The appellate court ruled that the while the state's misappropriation law, based on the case of International News Service v. Associated Press, [1], survives copyright preemption as applied to "hot news," much of the case law, which went beyond "hot news" and precluded the use of other information, is preempted by the federal Copyright Act.

In its ruling, the appellate court established a new test for misappropriation claims under the "INS doctrine." Under the test, to be actionable, the plaintiff's misappropriation claim, meet five criteria:

  1. plaintiff generates or gathers information at cost;
  2. the information is time-sensitive;
  3. defendant's use of the information constitutes free-riding on the plaintiff's efforts;
  4. defendant is in direct competition with a product or service offered by the plaintiff; and
  5. the ability of other parties to free-ride on the efforts of the plaintiff or others would so reduce the incentive to produce the product or service that its existence or quality would be substantially threatened.

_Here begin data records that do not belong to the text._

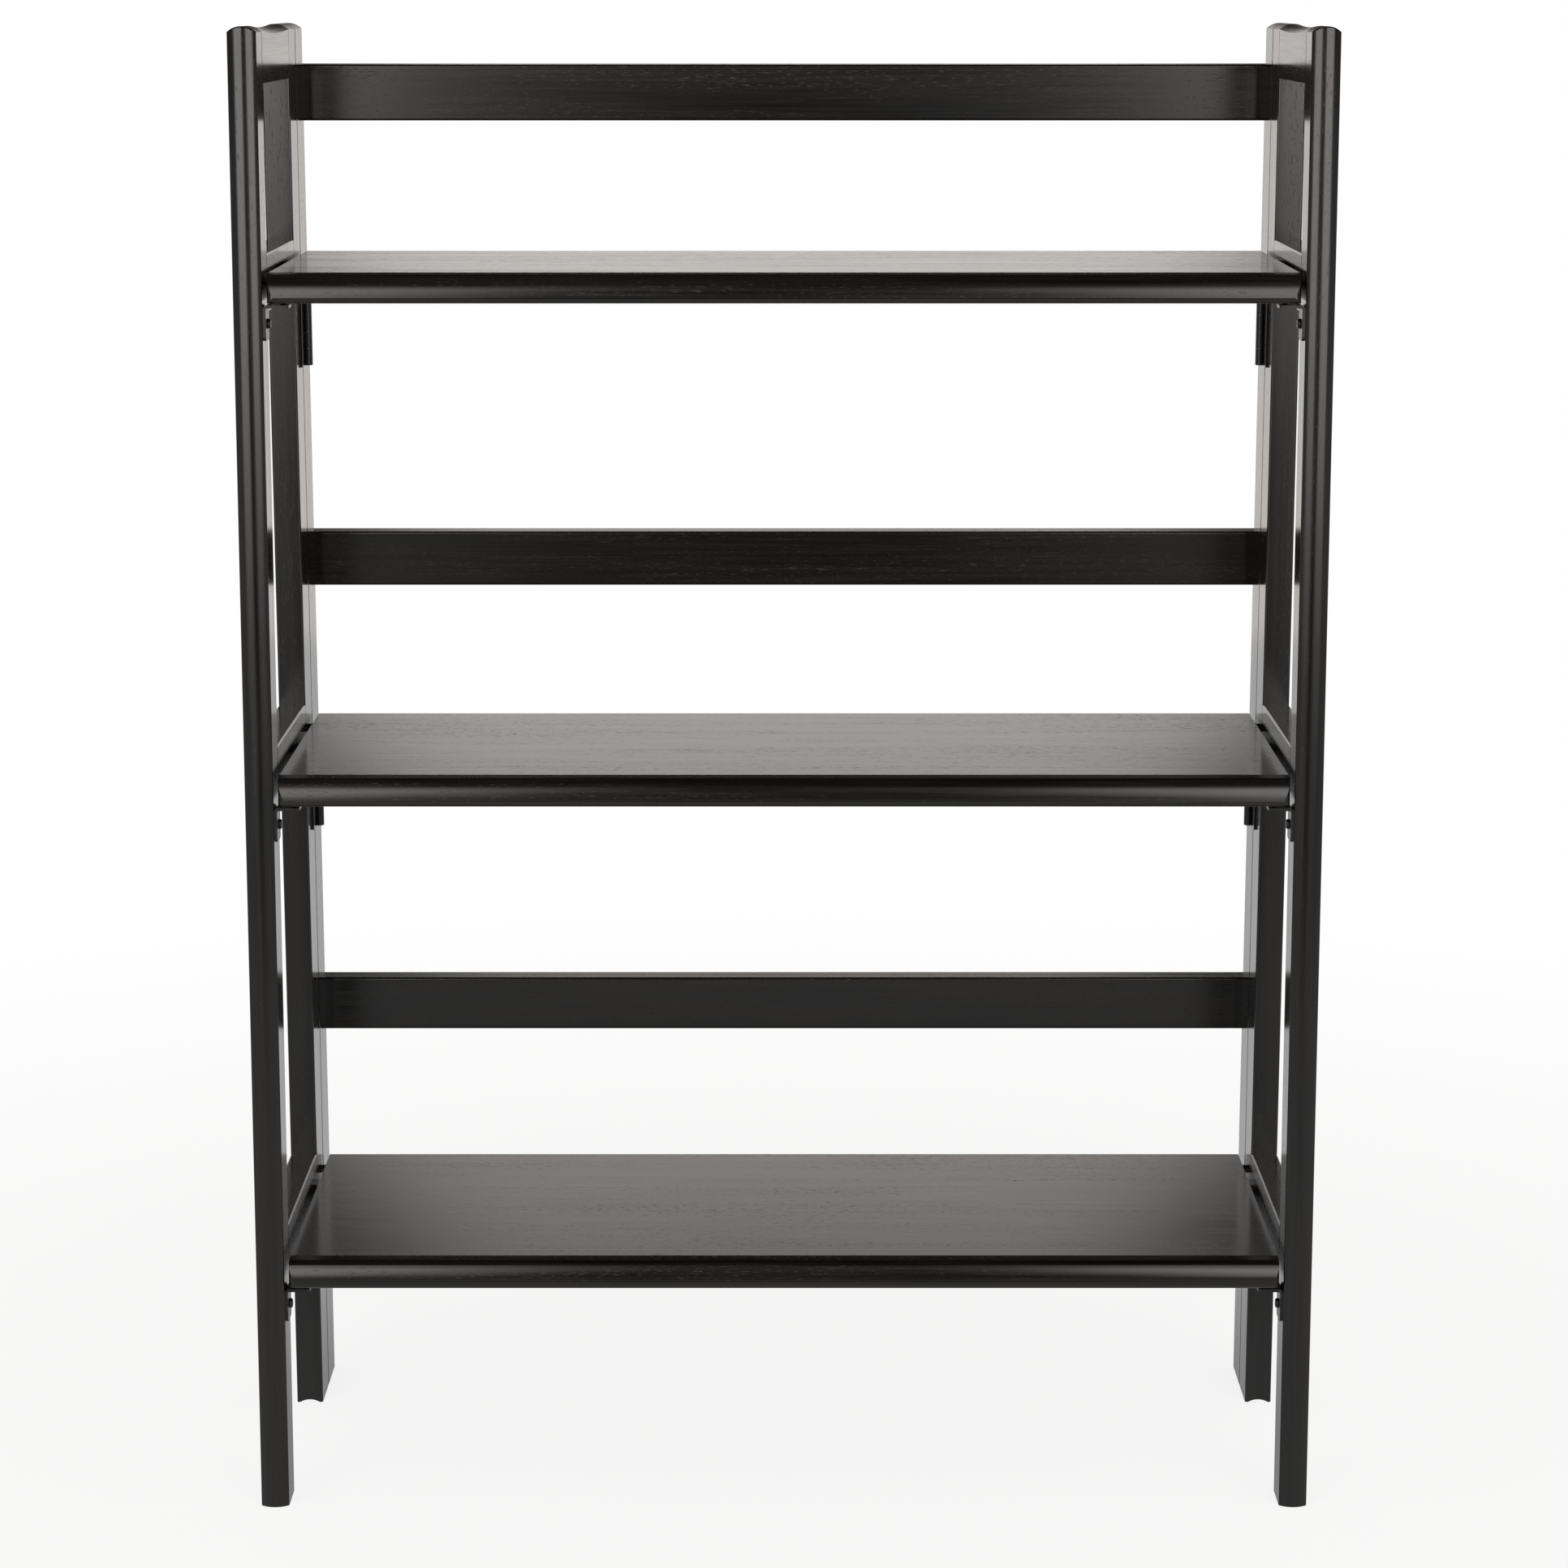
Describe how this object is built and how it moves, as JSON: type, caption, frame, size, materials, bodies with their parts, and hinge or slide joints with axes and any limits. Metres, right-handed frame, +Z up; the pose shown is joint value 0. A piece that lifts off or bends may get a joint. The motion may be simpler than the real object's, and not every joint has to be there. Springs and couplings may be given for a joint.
{
  "type": "folding bookcase",
  "caption": "Open wooden bookcase whose shelves fold up against a slatted back and rest on steel brackets in hinged ladder sides.",
  "frame": {"origin": "on the floor, midway across the width and midway from the front of the front feet to the back of the rear feet", "axes": "+X to the right as seen from the front, +Y towards the back, +Z up"},
  "size_m": [0.6984, 0.28, 0.9754],
  "materials": {
    "stained_wood": "espresso stain under satin lacquer",
    "black_steel": "black plated steel, satin",
    "bare_steel": "zinc-plated steel",
    "pin_steel": "plain ground steel"
  },
  "bodies": {
    "back_frame": {"left_stile": "stained_wood", "right_stile": "stained_wood", "bottom_slat": "stained_wood", "middle_slat": "stained_wood", "top_slat": "stained_wood", "left_bottom_stile_leaf": "black_steel", "left_middle_stile_leaf": "black_steel", "left_top_stile_leaf": "black_steel", "left_stile_leaf_screws": "black_steel", "left_hinge_pins": "pin_steel", "left_pivot_pins": "pin_steel", "right_bottom_stile_leaf": "black_steel", "right_middle_stile_leaf": "black_steel", "right_top_stile_leaf": "black_steel", "right_stile_leaf_screws": "black_steel", "right_hinge_pins": "pin_steel", "right_pivot_pins": "pin_steel"},
    "left_side": {"left_front_post": "stained_wood", "left_rear_post": "stained_wood", "left_top_rail": "stained_wood", "left_bottom_rung": "stained_wood", "left_middle_rung": "stained_wood", "left_top_rung": "stained_wood", "left_bottom_post_leaf": "black_steel", "left_middle_post_leaf": "black_steel", "left_top_post_leaf": "black_steel", "left_post_leaf_screws": "black_steel", "left_bottom_bracket": "black_steel", "left_middle_bracket": "black_steel", "left_top_bracket": "black_steel", "left_bracket_screws": "black_steel", "left_rest_studs": "bare_steel"},
    "right_side": {"right_front_post": "stained_wood", "right_rear_post": "stained_wood", "right_top_rail": "stained_wood", "right_bottom_rung": "stained_wood", "right_middle_rung": "stained_wood", "right_top_rung": "stained_wood", "right_bottom_post_leaf": "black_steel", "right_middle_post_leaf": "black_steel", "right_top_post_leaf": "black_steel", "right_post_leaf_screws": "black_steel", "right_bottom_bracket": "black_steel", "right_middle_bracket": "black_steel", "right_top_bracket": "black_steel", "right_bracket_screws": "black_steel", "right_rest_studs": "bare_steel"},
    "bottom_shelf": {"bottom_shelf": "stained_wood"},
    "middle_shelf": {"middle_shelf": "stained_wood"},
    "top_shelf": {"top_shelf": "stained_wood"}
  },
  "joints": [
    {"name": "bottom_shelf_fold", "type": "hinge", "parent": "back_frame", "child": "bottom_shelf", "pos_m": [0, 0.10475, 0.16105], "axis": [-1, 0, 0], "range_deg": [0, 88]},
    {"name": "middle_shelf_fold", "type": "hinge", "parent": "back_frame", "child": "middle_shelf", "pos_m": [0, 0.09385, 0.4863], "axis": [-1, 0, 0], "range_deg": [0, 88]},
    {"name": "top_shelf_fold", "type": "hinge", "parent": "back_frame", "child": "top_shelf", "pos_m": [0, 0.08294, 0.81155], "axis": [-1, 0, 0], "range_deg": [0, 88]},
    {"name": "left_side_fold", "type": "hinge", "parent": "back_frame", "child": "left_side", "pos_m": [-0.32725, 0.1, 0], "axis": [0, -0.0335, 0.9994], "range_deg": [0, 0.6]},
    {"name": "right_side_fold", "type": "hinge", "parent": "back_frame", "child": "right_side", "pos_m": [0.32725, 0.1, 0], "axis": [0, 0.0335, -0.9994], "range_deg": [0, 0.6]}
  ]
}
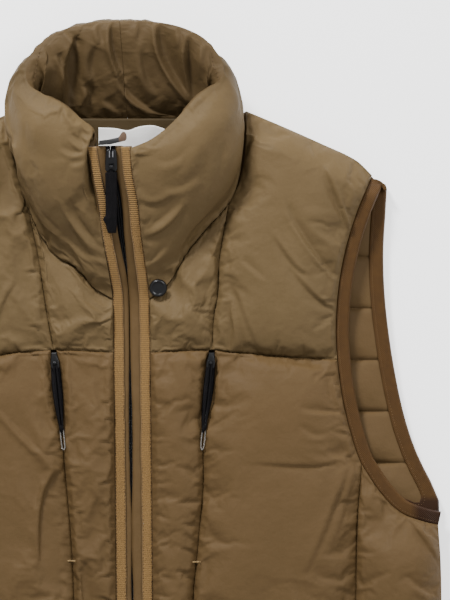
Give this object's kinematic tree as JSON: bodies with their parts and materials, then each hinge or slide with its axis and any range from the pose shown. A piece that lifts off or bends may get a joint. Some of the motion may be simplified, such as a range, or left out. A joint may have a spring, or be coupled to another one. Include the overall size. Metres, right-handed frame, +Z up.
{
  "type": "puffer vest",
  "caption": "Lightly padded vest with a tall pleated funnel collar, yoke and princess seams, ribbed tape beside the zip, chest zips and bound armholes, laid flat.",
  "frame": {"origin": "centre of the laid-out vest on the surface it rests on", "axes": "+X to the viewer's right (the wearer's left), +Y from hem to collar, +Z up from the surface, out of the front of the vest"},
  "size_m": [0.5616, 0.7561, 0.0775],
  "materials": {
    "shell_fabric": "soft brown nylon with a faint sheen, puckered at the seams",
    "ochre_tape": "matt ribbed grosgrain",
    "brown_binding": "matt woven tape",
    "black_zip_tape": "matt woven tape with coil teeth",
    "black_metal": "gloss black",
    "black_strap": "matt webbing",
    "white_label": "plain satin weave, left bare"
  },
  "bodies": {
    "vest": {"back_panel": "shell_fabric", "back_neck_facing": "shell_fabric", "collar_left": "shell_fabric", "collar_right": "shell_fabric", "yoke_inner_left": "shell_fabric", "yoke_inner_right": "shell_fabric", "yoke_outer_left": "shell_fabric", "yoke_outer_right": "shell_fabric", "front_centre_left": "shell_fabric", "front_centre_right": "shell_fabric", "front_main_left": "shell_fabric", "front_main_right": "shell_fabric", "side_panel_left": "shell_fabric", "side_panel_right": "shell_fabric", "zip_flange_left": "shell_fabric", "zip_flange_right": "shell_fabric", "front_tape_left": "ochre_tape", "front_tape_right": "ochre_tape", "armhole_binding_front_left": "brown_binding", "armhole_binding_front_right": "brown_binding", "armhole_binding_back_left": "brown_binding", "armhole_binding_back_right": "brown_binding", "chin_guard": "brown_binding", "zip_tape_left": "black_zip_tape", "zip_tape_right": "black_zip_tape", "pocket_zip_left": "black_zip_tape", "pocket_zip_right": "black_zip_tape", "zip_slider": "black_metal", "pocket_slider_left": "black_metal", "pocket_slider_right": "black_metal", "snap_cap": "black_metal", "neck_label": "white_label"},
    "zip_pull": {"zip_pull": "black_strap"},
    "chest_pull_left": {"pocket_pull_left": "black_strap"},
    "chest_pull_right": {"pocket_pull_right": "black_strap"}
  },
  "joints": [
    {"name": "zip_pull_swing", "type": "hinge", "parent": "vest", "child": "zip_pull", "pos_m": [-0.01625, 0.24393, 0.07443], "axis": [-1, 0, 0], "range_deg": [0, 150]},
    {"name": "chest_pull_left_swing", "type": "hinge", "parent": "vest", "child": "chest_pull_left", "pos_m": [-0.06777, 0.06851, 0.0339], "axis": [-0.9949, -0.1011, 0], "range_deg": [0, 145]},
    {"name": "chest_pull_right_swing", "type": "hinge", "parent": "vest", "child": "chest_pull_right", "pos_m": [0.07263, 0.06851, 0.0339], "axis": [-0.9949, 0.1011, 0], "range_deg": [0, 145]}
  ]
}
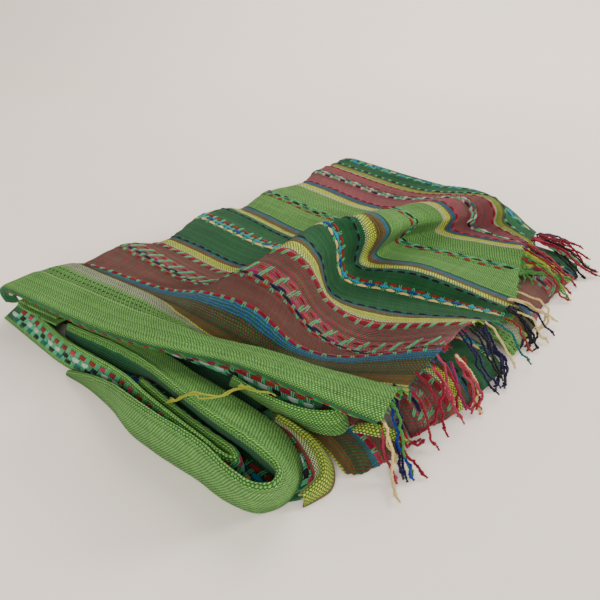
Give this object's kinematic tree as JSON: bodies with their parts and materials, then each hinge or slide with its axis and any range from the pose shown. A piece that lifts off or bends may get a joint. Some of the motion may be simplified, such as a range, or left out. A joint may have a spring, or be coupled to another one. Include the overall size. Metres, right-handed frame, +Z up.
{
  "type": "folded scarf",
  "caption": "Folded hand-woven striped scarf that lies flat, with a ruck across it, loose front loops and a knotted fringe at one end.",
  "frame": {"origin": "on the table, under the middle of the pile and on its flat underside", "axes": "+X along the stripes towards the fringed end, +Y across the stripes towards the back of the pile, +Z up"},
  "size_m": [0.3352, 0.4271, 0.0628],
  "materials": {
    "striped_cloth": "coarse plain weave in green, mauve, lime, brown and blue stripes",
    "light_green_cloth": "coarse plain weave in light green",
    "dark_cloth": "coarse plain weave in dark green",
    "lime_cloth": "coarse plain weave in lime yellow",
    "fringe_yarn": "twisted cotton strands in crimson, navy, cream and green"
  },
  "bodies": {
    "root": {"top_layer": "striped_cloth", "hidden_layers": "dark_cloth", "big_loop": "light_green_cloth", "inner_fold": "light_green_cloth", "second_loop": "light_green_cloth", "left_pocket": "light_green_cloth", "pocket_floor": "striped_cloth", "lime_fold": "lime_cloth", "crumpled_end": "lime_cloth", "lower_sheet": "striped_cloth", "fringe_layer": "striped_cloth", "corner_layer": "dark_cloth", "fringe_band": "fringe_yarn", "fringe_mauve1": "fringe_yarn", "fringe_green1": "fringe_yarn", "fringe_crease": "fringe_yarn", "fringe_light2": "fringe_yarn", "fringe_mauve2": "fringe_yarn"}
  },
  "joints": []
}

Even though the court determined that the underlying material at issue was not copyrightable, the court further noted that “[c]opyrightable material often contains uncopyrightable elements within it, but Section 301 preemption bars state law misappropriation claims with respect to uncopyrightable as well as copyrightable elements.”[2] “Under the general scope requirement, Section 301 ‘preempts only those state law rights that may be abridged by an act which, in and of itself, would infringe one of the exclusive rights' provided by federal copyright law.’”[3]

The appeals court held that under the facts of the case, the NBA had not established a claim for misappropriation under this test.


In addition to the new test for misappropriation, the court of appeal made some important statements regarding the protection of facts and information relating to newsworthy events.

First, the court reiterated that sporting events themselves are not copyrightable. The same would be true for other types of events over which the participants have no effective control of the outcome. This is very important, since much of the value of cyberspace is the ability to provide real-time access to information.

Second, the court made a clear distinction between the event itself (which is not protected) and a broadcast or report about the event (which is protectable by copyright). The trial court held, and the appellate court reiterate, that Motorola and STATS did not infringe NBA's copyright because they reproduced only facts from the broadcasts, not the expression or description of the game that constituted the broadcast.

Third, the court held that where the challenged copying or misappropriation relates in part to the copyrighted broadcasts of the games, the subject matter requirement of copyright preemption is met as to both the broadcasts and the games. The court found that a properly-narrowed INS "hot news" misappropriation claim will survive preemption because it fails the general scope requirement, but that a broader claim of misappropriation for reporting on events would be preempted. "Copyrightable material often contains uncopyrightable elements within it, but Section 301 preemption bars state law misappropriation claims with respect to uncopyrightable as well as copyrightable elements."

The court also held that: "As long as a work fits within one of the general subject matter categories of sections 102 and 103, the bill prevents the States from protecting it even if it fails to achieve federal statutory copyright because it is too minimal or lacking in originality to qualify, or because it has fallen into the public domain."


  1. 248 U.S. 215 (1918).
  2. Id. at 849.
  3. Id. at 850 (quoting Computer Assoc. Int'l, Inc. v. Altai, Inc., 982 F.2d 693, 716 (2d Cir. 1992)).